Both banks specialize in managing pension assets and financing real estate transactions.

‘Expansion Path’

Sumitomo Trust will be the surviving entity, with the new company including both the Sumitomo and Mitsui names, the Nikkei report said. Chuo Mitsui aims to repay about 200 billion yen in public funds before the merger, the Nikkei said.

Sumitomo Trust had total assets of 21 trillion yen as of June 30, compared with 15.3 trillion yen for Chuo Mitsui. Together, they would rank behind Resona Holdings Inc., which had 39.8 trillion yen in assets.

The global financial crisis and the ensuing economic slump has led to a reshuffling of Japan’s financial-services industry, with Citigroup Inc. selling assets in the country and Shinsei Bank Ltd. and Aozora Bank Ltd. agreeing to merge in July.

Sumitomo Trust said Oct. 1 it completed the purchase of 99 percent of Citigroup’s Nikko Asset Management Co. unit for 112.4 billion yen.

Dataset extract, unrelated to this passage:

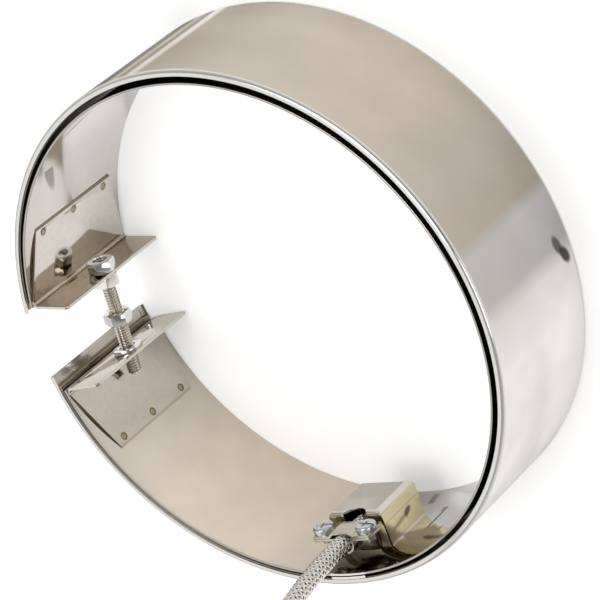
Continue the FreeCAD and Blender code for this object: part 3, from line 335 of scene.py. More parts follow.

“Sumitomo Trust has been on an expansion path since their purchase of Nikko Asset and it’s a positive move,” Akino said.

Preferred Partner

Hitoshi Tsunekage, president of Sumitomo Trust, and Chuo Mitsui’s Kazuo Tanabe appear to have reached a basic agreement on the merger and the banks will submit a report on their plans Japan’s Financial Services Agency by the end of the week, the Nikkei reported.

The merger would be the biggest among Japan’s banking groups since Mitsubishi Tokyo Financial Group Inc. acquired UFJ Holdings Inc. in October 2005 to form Mitsubishi UFJ Financial Group Inc.

Tanabe said in June that if his bank was to merge with another lender, he would prefer Sumitomo Trust to any of Japan’s three largest publicly traded banks -- Mitsubishi UFJ, Sumitomo Mitsui Financial Group Inc. and Mizuho Financial Group Inc.

Sumitomo Trust reported a first-quarter profit of 12.2 billion yen and has forecast full-year net income of 45 billion yen. Chuo Mitsui has said it expects a 30 billion-yen profit for the fiscal year that ends March 31.